Тоже вот, эта гадюка Ежиха, сколько домов на мужиках построила – все мало. Добивается нового, давай ей подряды белье шить, двадцать козырей дает… Врешь, чертова кукла, менее чем за пятьдесят козырей и говорить не стану. Шлюха старая опять норовит на солдате выехать.
Об чем хлопочет
[неразборчиво]ром, смету дела. Уточнил дельце забрала всего]го белья-то на два миллиона, а хотела отделаться двадцатью козырями.
Поглядел я на нее, хватил по… и говорю: «Это уже маловато будет, а ты, к… с рублю четвертак давай, а не то [к бесу]… Буде. Вот…
А она говорит: «Не об том хлопочу, чтобы заработать, без хлеба и так не сидим. И детишкам на молочишко припасено, а мне надо к этому делу кое-кого припаять. Чтобы и в тылу остался, и дворянство для человечка достать надо».
«А ты, – говорю, – шкура барабанная, чего захотела».
Одначе, вижу, с мозгой баба, и порешил ее дело устроить. Хошь дворянство – на дворянство, только чтобы дело делать.
Восемнадцатое марта. Опять эта шкура Терехова приходила… Была вчера со мной у Соловьевых70… И чего придумала. Уж как было пито и перепито, заставила меня записку написать. А я написать написал и позабыл, в тумане и в дурости был.
А нынче звонит мне Бел[ецкий]71: «Все, – мол, – сделал, да пахнет нехорошо».
А я никак не соображаю, в чем дело-то. Послал лобастого72 узнать, про что он говорил.
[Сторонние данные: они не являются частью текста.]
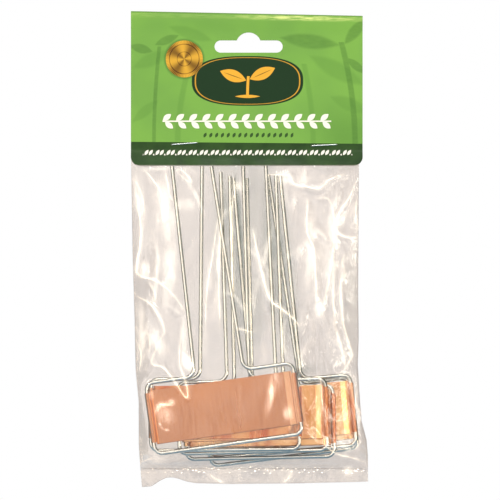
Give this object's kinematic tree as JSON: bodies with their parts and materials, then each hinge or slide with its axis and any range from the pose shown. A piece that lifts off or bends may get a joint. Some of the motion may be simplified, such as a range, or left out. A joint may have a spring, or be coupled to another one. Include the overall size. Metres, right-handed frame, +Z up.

И вышла чертовщина… Я, как очумелый, в бабьей наготе, спьяну написал: «прошу этому окаянному генералу Сад[овникову] выслать пропуск немедленно телеграфно».
Белец[кий] послал.
А оказалось, что его на границе задержали с бумагами. Вот…
Кинулся я к Б[елецком]у. Что хошь делай, а выручай, потому с пьяных глаз… Баба шлюха вырвала.
Докатилось дело до проклятого Хвоста73, а он и рад, ему бы одним концом по моей голове, а другим по Белецкому].
Только врешь – ты хитрый, а я сильный. Вот.
Добился бумажки от Мамы. Она через Ольденбургского]74, чтоб этого генерала к черту через границы не пущать… Пущай теперь в тюрьме попищит за дело. Не лезь через шлюху к Господу. Вот.
Третье апреля. Как подумаю, так Питер супротив Москвы монастырь. Тут прямо Бога Тешим, а там… что золота, что вина, что баб – так тошно… А орудуют кто?